The early conversations we have had so far, are positive. We have sought to show some of those players who may not have had a glowing past, how they may transform and join in the journey. Most we have spoken with, appreciate that the next 2 to 3 years in NSW will be vital to how their development business may be directed to becoming a trusted player. One able to qualify for insurer acceptance for the 10-year insurance product we have in mind. These developers acknowledge that they will need to recalibrate their business models and develop more skills to specify, procure and govern the projects they will make from here on.

Of course these conversations need to be conducted firmly and respectfully. They need to be practical and accomodate those committed to transformation and that each journey may be different. We are also acknowledging that in the right hands and with transparent governance protocols, that the use of Special Purpose Vehicles and Design and Construct contracts are legitimate methods of organising and delivering projects. The Office of the NSW Building Commissioner is up for this. However there will be a few ground rules. As a first cut;

  • It would be unlikely that players (including developers, builders and certifiers) who have left a trail of un-rectified buildings with serious defects could aspire to a trusted rating
  • It would be more likely that a player who has entered into a formal agreement to rectify serious defects in past buildings could aspire to a trusted rating as long as this was no longer their operational norm. We will be firm on this and the bar may raise.

These conversations may initially be confronting for developers. In the end working through this will be good for them and most importantly the customers who buy apartments from them. Developers will need to accept single point accountability for their projects. How they engage designers and contractors under the Design and Building Practitioners Act will help them navigate the once mirky waters of accountability. It will no longer be possible to blame those they have engaged and paid for performances that should have been properly delivered. Ignorance will not be a defence, just as one defence made to me this week that sought to allocate some blame to their financier’s quantity surveyor for allowing him to draw development progress claims without doing more checking. Certainly financiers can do more as I have presented in the financier briefing referred to above. But blame shift, no.

So why is the site dunny relevant for developers?
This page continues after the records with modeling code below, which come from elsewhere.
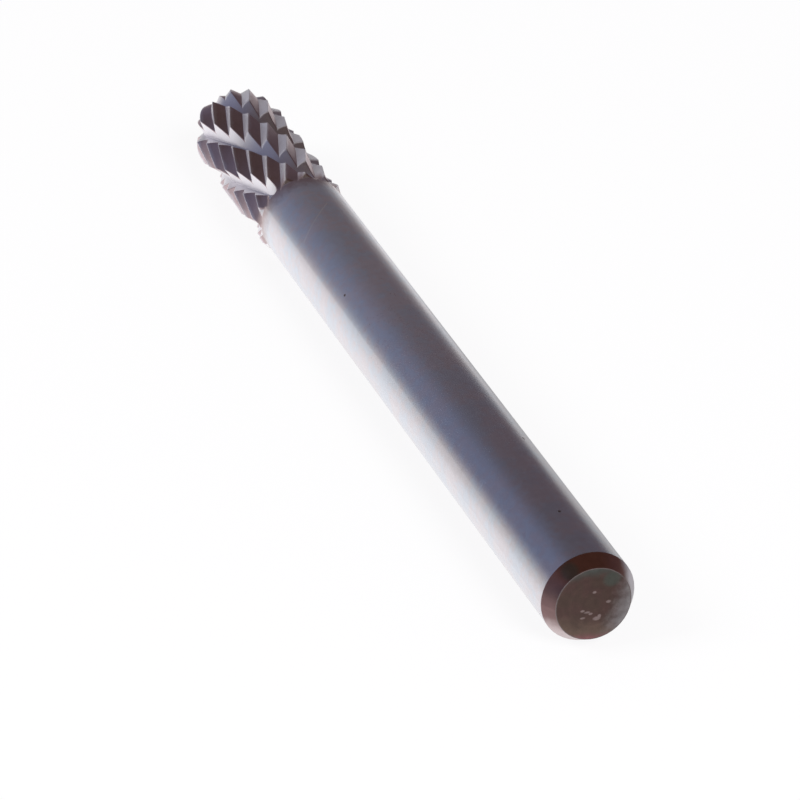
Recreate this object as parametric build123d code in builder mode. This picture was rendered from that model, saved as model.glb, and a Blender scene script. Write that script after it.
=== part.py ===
"""Solid carbide burr with a ball-nosed, cross-cut head.

One ground piece. It lies along X with the shank end at -X and the nose at +X,
resting on the crests of its teeth, which touch z = 0.
"""

import os
from math import ceil, cos, pi, radians, sin, sqrt, tan

from build123d import *

os.makedirs("parts", exist_ok=True)

# whole tool, in mm
overall_length = 38.1
shank_diameter = 3.175
head_diameter = 3.4
head_length = 9.0

# bevel round the end of the shank
bevel_drop = 0.305
bevel_length = 0.53

# outline of the head
nose_flat_diameter = 0.6
shoulder_angle = 20

# right-hand flutes: a short rise to each sharp cutting edge, then a longer fall
flute_count = 14
flute_helix_angle = 19.4
flute_depth = 0.24
flute_start_angle = 5.6
flute_rise_share = 0.38

# left-hand chip-breaker grooves: a long rise, a wide land, then a short steep fall
groove_count = 6
groove_helix_angle = 22.0
groove_depth = 0.40
groove_start_angle = 45.0
groove_rise_share = 0.32
groove_land_share = 0.57

# where the cuts sweep out of the metal towards the shank
runout_length = 1.1
shank_bite = 0.04

# how far forms stand clear of what they leave whole, and how finely they are sectioned
form_clearance = 0.12
sections_per_tooth = 3
nose_sections = 7

# values worked out from the sizes above
shank_radius = shank_diameter / 2
head_radius = head_diameter / 2
nose_flat_radius = nose_flat_diameter / 2
nose_reach = sqrt(head_radius**2 - nose_flat_radius**2)
shank_end = -overall_length / 2
nose_end = overall_length / 2
nose_centre = nose_end - nose_reach
head_base = nose_end - head_length
shoulder_height = head_radius - shank_radius
shoulder_reach = (shoulder_height + form_clearance) / sin(radians(shoulder_angle))
lying_plane = Plane.XY.offset(head_radius)
spin_axis = Axis((0, 0, head_radius), (1, 0, 0))


def outline_radius(station):
    """Radius of the head over its crests at a place along the axis."""
    past_centre = max(0, station - nose_centre)
    return sqrt(head_radius**2 - past_centre**2)


def depth_at_base(full_depth):
    """Depth of a cut at the base of the head, where it bites a little into the shank if it can."""
    return min(shoulder_height + shank_bite, full_depth * 0.8)


def cut_depth(station, full_depth):
    """Depth of a cut below the outline: it rises towards the shank and shrinks round the nose."""
    share_to_go = max(0, head_base + runout_length - station) / runout_length
    depth = full_depth - (full_depth - depth_at_base(full_depth)) * share_to_go**2
    return depth * outline_radius(station) / head_radius


def reach_behind_base(full_depth):
    """How far past the base of the head a cut still bites into the shank."""
    rise = (full_depth - shoulder_height) / (full_depth - depth_at_base(full_depth))
    return runout_length * (sqrt(max(1, rise)) - 1)


def helix_turn(station, helix_angle):
    """Angle in radians that a helix has turned through since the base of the head."""
    return tan(radians(helix_angle)) * (station - head_base) / head_radius


cut_start = head_base - max(reach_behind_base(flute_depth), reach_behind_base(groove_depth)) - form_clearance


def section_stations(first):
    """Places along the axis for the cross-sections of a form, closer together round the nose."""
    steepest = max(flute_helix_angle, groove_helix_angle)
    turn = helix_turn(nose_centre, steepest) - helix_turn(first, steepest)
    steps = ceil(max(turn / (2 * pi / flute_count) * sections_per_tooth, 4))
    side = [first + (nose_centre - first) * step / steps for step in range(steps)]
    nose = [nose_centre + nose_reach * sin(pi / 2 * step / nose_sections) for step in range(nose_sections + 1)]
    return side + nose


def ring_point(radius, angle):
    return (radius * cos(angle), radius * sin(angle))


def flute_corners(station):
    """Cross-section of the fluted form: a valley and a cutting edge for each tooth."""
    outline = outline_radius(station)
    depth = cut_depth(station, flute_depth)
    pitch = 2 * pi / flute_count
    first_valley = radians(flute_start_angle) + helix_turn(station, flute_helix_angle)
    corners = []
    for tooth in range(flute_count):
        valley = first_valley + tooth * pitch
        corners.append(ring_point(outline - depth, valley))
        corners.append(ring_point(outline, valley + pitch * flute_rise_share))
    return corners


def groove_corners(station):
    """Cross-section of the grooved form: a valley and two land corners for each groove."""
    outline = outline_radius(station)
    pitch = 2 * pi / groove_count
    reach = 1 + form_clearance / groove_depth
    land = outline * (1 + form_clearance / head_radius)
    land_start = pitch * groove_rise_share * reach
    land_end = pitch * (1 - (1 - groove_rise_share - groove_land_share) * reach)
    first_valley = radians(groove_start_angle) - helix_turn(station, groove_helix_angle)
    corners = []
    for groove in range(groove_count):
        valley = first_valley + groove * pitch
        corners.append(ring_point(outline - cut_depth(station, groove_depth), valley))
        corners.append(ring_point(land, valley + land_start))
        corners.append(ring_point(land, valley + land_end))
    return corners


with BuildPart() as burr:
    # fluted form
    for station in section_stations(cut_start):
        with BuildSketch(Plane.YZ.offset(station)):
            with Locations((0, head_radius)):
                Polygon(*flute_corners(station), align=None)
    loft()

    # keep what lies inside the grooved form as well
    for station in section_stations(cut_start - form_clearance):
        with BuildSketch(Plane.YZ.offset(station)):
            with Locations((0, head_radius)):
                Polygon(*groove_corners(station), align=None)
    loft(mode=Mode.INTERSECT)

    # turn the cuts' tails down to the shank, up to the shoulder behind the teeth
    with BuildSketch(lying_plane):
        with BuildLine():
            tail_face = Line((cut_start, 0), (cut_start, shank_radius))
            tail = Line(tail_face @ 1, (head_base, shank_radius))
            shoulder = PolarLine(tail @ 1, shoulder_reach, angle=shoulder_angle)
            clear_side = Line(shoulder @ 1, (nose_end + form_clearance, (shoulder @ 1).Y))
            clear_end = Line(clear_side @ 1, (nose_end + form_clearance, 0))
            Line(clear_end @ 1, tail_face @ 0)
        make_face()
    revolve(axis=spin_axis, mode=Mode.INTERSECT)

    # plain shank with its bevelled end
    with BuildSketch(lying_plane):
        with BuildLine():
            end_face = Line((shank_end, 0), (shank_end, shank_radius - bevel_drop))
            bevel = Line(end_face @ 1, (shank_end + bevel_length, shank_radius))
            wall = Line(bevel @ 1, (cut_start, shank_radius))
            joint = Line(wall @ 1, (cut_start, 0))
            Line(joint @ 1, end_face @ 0)
        make_face()
    revolve(axis=spin_axis)

burr.part.label = "burr"
export_step(burr.part, "parts/burr.step")
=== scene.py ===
from math import pi, radians, tan

import bpy
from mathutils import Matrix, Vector

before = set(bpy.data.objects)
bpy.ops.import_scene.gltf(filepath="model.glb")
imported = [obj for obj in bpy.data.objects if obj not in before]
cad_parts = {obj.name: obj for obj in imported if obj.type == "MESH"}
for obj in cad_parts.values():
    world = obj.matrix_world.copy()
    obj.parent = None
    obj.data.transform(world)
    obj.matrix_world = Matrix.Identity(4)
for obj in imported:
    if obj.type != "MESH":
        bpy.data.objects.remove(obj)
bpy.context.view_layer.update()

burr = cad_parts["burr"]

# sizes that the finishes follow, in mm: along from the middle of the burr, and up from the bench
SHANK_RADIUS = 1.5875
AXIS_HEIGHT = 1.7
SHANK_END = -19.05
HEAD_BASE = 10.05
NOSE_CENTRE = 17.377
HEAD_RADIUS = 1.7
MM_PER_METRE = 1000

# the right-hand flutes as they are cut, and how they run out at the base of the head
FLUTE_COUNT = 14
FLUTE_HELIX_ANGLE = 19.4
FLUTE_START_ANGLE = 5.6
FLUTE_DEPTH = 0.24
FLUTE_RISE_SHARE = 0.38
RUNOUT_LENGTH = 1.1
BASE_DEPTH = 0.1525

# soft steps along the burr, in mm, from the place where the mask is 0 to the place where it is 1
TO_END_FACE = (-19.035, -19.048)
TO_SHANK = (-18.53, -18.50)
TO_CUT_TAILS = (8.4, 8.5)
TO_HEAD = (9.98, 10.08)
ALONG_SHANK = (-17.0, 9.0)
TO_BURNT_BAND = (9.1, 10.0)

# metal and skin colours of the shank
ROSY_GREY = (0.785, 0.74, 0.77)
BLUE_GREY = (0.70, 0.745, 0.82)
PIT_BROWN = (0.20, 0.15, 0.14)
SPECK_GREY = (0.80, 0.78, 0.80)
BURNT_BROWN = (0.52, 0.40, 0.40)
SCRATCH_BRIGHT = (0.95, 0.94, 0.95)

# colours of the teeth, which paint their highlights and shade
CREST_PAINTED_HIGHLIGHT = (0.90, 0.88, 0.92)
CUT_PAINTED_SHADE = (0.78, 0.755, 0.81)
FACE_PAINTED_HIGHLIGHT = (0.92, 0.895, 0.94)
BACK_EDGE_PAINTED_HIGHLIGHT = (0.74, 0.66, 0.70)
BACK_PAINTED_SHADE = (0.58, 0.45, 0.465)
TAIL_BROWN = (0.47, 0.36, 0.36)

# colours of the bevel, with painted reflections and a painted glint
BEVEL_BROWN = (0.265, 0.165, 0.165)
BEVEL_DARK_BROWN = (0.235, 0.15, 0.145)
BEVEL_PAINTED_REFLECTION = (0.66, 0.55, 0.55)
BEVEL_RUST = (0.44, 0.225, 0.18)
BEVEL_PAINTED_GLINT = (0.20, 0.27, 0.25)
BEVEL_SIDE_PAINTED_REFLECTION = (0.88, 0.84, 0.88)

# colours of the end face
END_BROWN = (0.070, 0.036, 0.031)
END_OLIVE = (0.064, 0.037, 0.029)
END_GREEN_GREY = (0.060, 0.062, 0.056)
END_GREEN = (0.058, 0.066, 0.056)
END_TAN = (0.110, 0.070, 0.053)
END_PAINTED_LIGHT_GREY = (0.20, 0.185, 0.19)
END_RED = (0.19, 0.075, 0.082)
END_RIM_PAINTED_HIGHLIGHT = (0.15, 0.12, 0.115)
NICK_GREY = (0.215, 0.16, 0.155)

# small pits in the ground shank: (along, across, up) from the middle of the axis, then half sizes
SHANK_PITS = [
    ((-3.344, -1.305, 0.904), (0.09, 0.05, 0.05)),
    ((-10.35, -0.839, 1.348), (0.08, 0.06, 0.05)),
    ((-15.72, -0.077, 1.586), (0.075, 0.055, 0.05)),
    ((1.9, 1.2, 1.04), (0.07, 0.05, 0.05)),
    ((-7.6, -0.3, -1.56), (0.08, 0.06, 0.05)),
    ((4.4, 0.6, -1.47), (0.09, 0.05, 0.06)),
]

# bright specks in the shank, placed in the same way
SHANK_SPECKS = [
    ((-12.745, 0.015, 1.5875), (0.09, 0.07, 0.05)),
    ((-0.8, -1.1, 1.145), (0.07, 0.05, 0.05)),
    ((2.6, -0.9, -1.31), (0.08, 0.06, 0.06)),
]

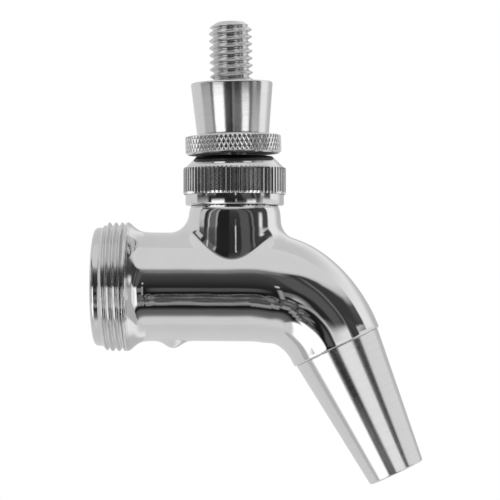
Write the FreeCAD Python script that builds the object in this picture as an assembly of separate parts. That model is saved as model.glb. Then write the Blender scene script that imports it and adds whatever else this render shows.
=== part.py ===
import FreeCAD, Part
import math
import os

os.makedirs("parts", exist_ok=True)
V = FreeCAD.Vector

# Forward-sealing beer faucet, all sizes in mm.
# Origin: centre of the rear inlet face, on the tube axis.
# +X runs toward the spout, +Z up through the lever, Y across.

# ---- general fits ----
slide_gap = 0.05          # radial gap of pieces that slide or drop into a bore
thread_gap = 0.05         # radial gap between mating threads drawn as rings
seal_gap = 0.02           # closed valve seal to its cone
crest_flat = 0.20         # flat left on every thread crest
root_flat = 0.35          # flat left in every thread root

# ---- body: coupling end ----
coupling_major_r = 28.575 / 2    # 1-1/8 in UNEF
coupling_pitch = 25.4 / 18
coupling_minor_r = coupling_major_r - 0.6134 * coupling_pitch
coupling_start = 2.47            # first thread flank
coupling_crests = 4
collar_r = 13.10
collar_len = 1.75
collar_round = 1.00
shoulder_end = 10.30             # foot of the cone behind the thread

# ---- body: tube and bend ----
tube_rear_r = 11.90
tube_front_r = 12.10
bend_r = 20.0                    # radius of the bend centre line
bend_start = 34.65               # x where the bend begins
spout_tilt = 25.4                # spout axis from the vertical, degrees
bend_turn = 90.0 - spout_tilt
seam_run = 2.10                  # straight run from the bend to the seam
seam_r = 10.25
seam_round = 0.40
swell_turn = 18.0                # the bend keeps its full girth up to this angle
bend_sections = [(22.0, 11.97, 0.04), (26.0, 11.76, 0.10), (30.0, 11.52, 0.16),
                 (35.0, 11.22, 0.20), (40.0, 11.00, 0.17), (46.0, 10.80, 0.08),
                 (52.0, 10.62, 0.00), (58.0, 10.48, -0.03)]   # angle, radius, outward shift

# ---- body: inside ----
bore_r = 8.60
guide_bore_r = 9.00
guide_seat = 13.50               # x of the shoulder the shaft guide stops on
ring_groove_r = 9.60
passage_r = 6.60                 # way through the bend
throat_r = 6.00                  # hole the valve closes
seat_end = 40.60                 # x where the 45 degree seat cone meets the throat
socket_r = 8.25                  # hole the spout is pushed into
socket_depth = 5.80

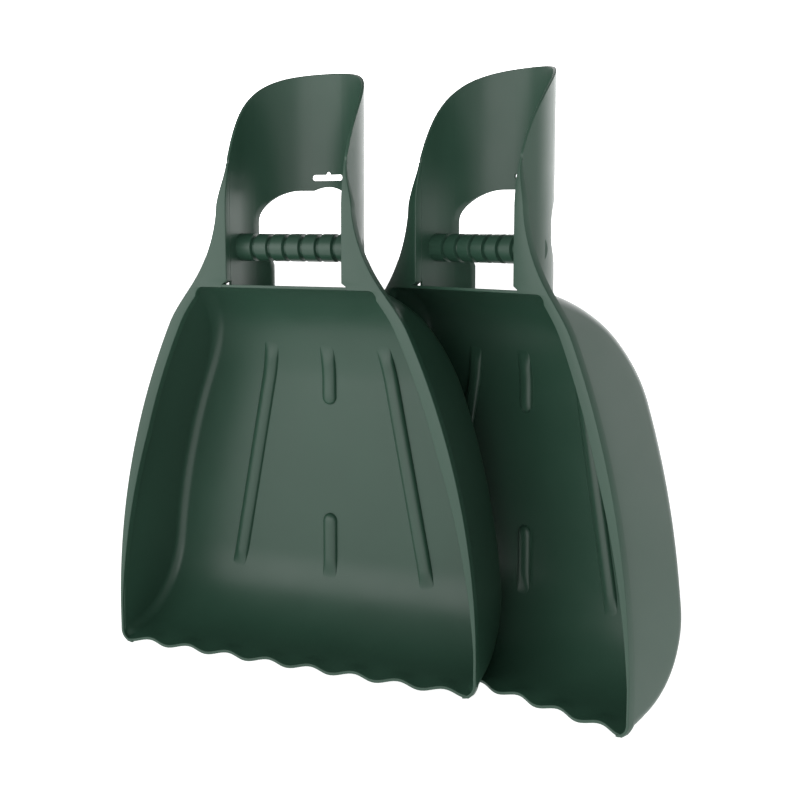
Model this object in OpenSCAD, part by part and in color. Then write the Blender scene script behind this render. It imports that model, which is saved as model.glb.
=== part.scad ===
// A pair of leaf grabber hands. Each hand is one moulding: a deep scoop with a flat back, a flat
// front rim, a wavy toothed lip, a grip bar and a half-round forearm cuff above it. The moulding is
// divided here into face-to-face regions, one module each, and every region is drawn for both hands.
//
// A hand is drawn in its own axes: X across its width, Y from the mouth plane (y = 0) to its back,
// Z up from the tooth tips (z = 0). The frame's origin is the left hand's hanging slot.

/* [Scoop] */
// Widest width across the rim
scoop_w = 360; // [352:1:368]
// Depth from the mouth plane to the outside of the flat floor
scoop_d = 82; // [80:1:84]
// Wall thickness of the moulding
wall = 2.5; // [2:0.1:3]
// Height of the widest point of the side outline
side_z = 28; // [24:1:32]
// Radius of the bowed side outline, seen from the front
side_r = 620; // [600:5:640]
// Radius of the curve above the flat floor, seen from the side
end_r = 89; // [87:1:91]
// Radius of the curve below the flat floor, seen from the side
low_r = 80; // [76:1:84]
// Rise of the straight ramp behind the toothed lip, in degrees
ramp = 18; // [17:0.5:19]
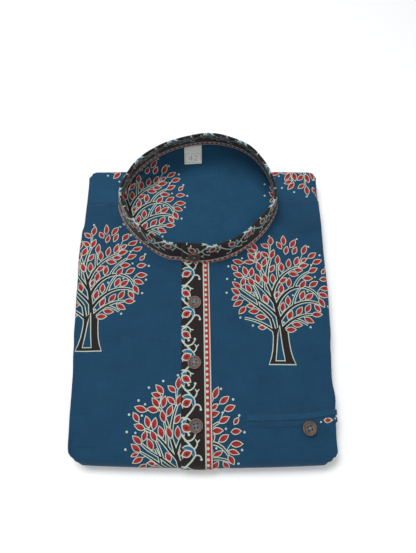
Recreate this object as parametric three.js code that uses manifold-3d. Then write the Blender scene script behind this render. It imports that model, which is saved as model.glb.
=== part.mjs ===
// A cotton kurta tunic with a stand collar, folded into a flat packet and lying on a surface.
// Millimetres, +Z up. x runs across the packet, y from its lower fold up to the collar, z up from the surface.
// The sides and sleeves are folded behind, then the lower half is folded under, so the packet holds three groups
// of layers: the chest on top (A), the tail in the middle (C) and the waist below (B).
import * as THREE from "three";
import { mergeVertices } from "three/addons/utils/BufferGeometryUtils.js";
import Module from "manifold-3d";

const wasm = await Module();
wasm.setup();

// ---- Driving dimensions ----
const GAP = 0.3; // between pieces that touch
const CLOTH = 1.2; // wall of each cloth piece
const TOP = 26; // height of the packet's upper face
const PACKET = { topFold: 294, corner: 9, bow: 3, bowEnds: 60, halfWidth: 118 };
const GROUP_A = { low: 16, sideRoll: 5, shoulderRoll: 2.6 };
const GROUP_B = { high: 8, sideRoll: 4 };
const GROUP_C = { low: 8.3, high: 15.7 };
// The packet's sides are not quite straight: a row for each place up the packet.
const SIDES = [
  { y: 0, left: -117, right: 115.5 },
  { y: 50, left: -119, right: 117 },
  { y: 110, left: -122.5, right: 118 },
  { y: 160, left: -124.5, right: 120 },
  { y: 210, left: -125.5, right: 119.5 },
  { y: 250, left: -123.5, right: 119 },
  { y: 300, left: -123, right: 118 },
];
const NECK = {
  x: -7,
  y: 252,
  halfWidth: 82,
  front: 65,
  back: 66,
  frontPower: 1.35,
  backPower: 1.15,
  backShift: 11,
  backRise: 17,
  riseFrom: 240,
};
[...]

I have suggested to consumers that they could undertake a little due diligence of the developers that they are considering buying apartments from. They could ask to see prior developments, be shown over them and to ask their owners a few questions. There are plenty of advisers who could assist purchasers who are making these decisions, just as there are those who might do some due diligence on behalf of developers before they engage designers, builders and certifiers. For those developers considering self-performing the construction of their projects, there are many opportunities to visit the sites of best practice players and to benchmark if they are good enough. The dunny test is another.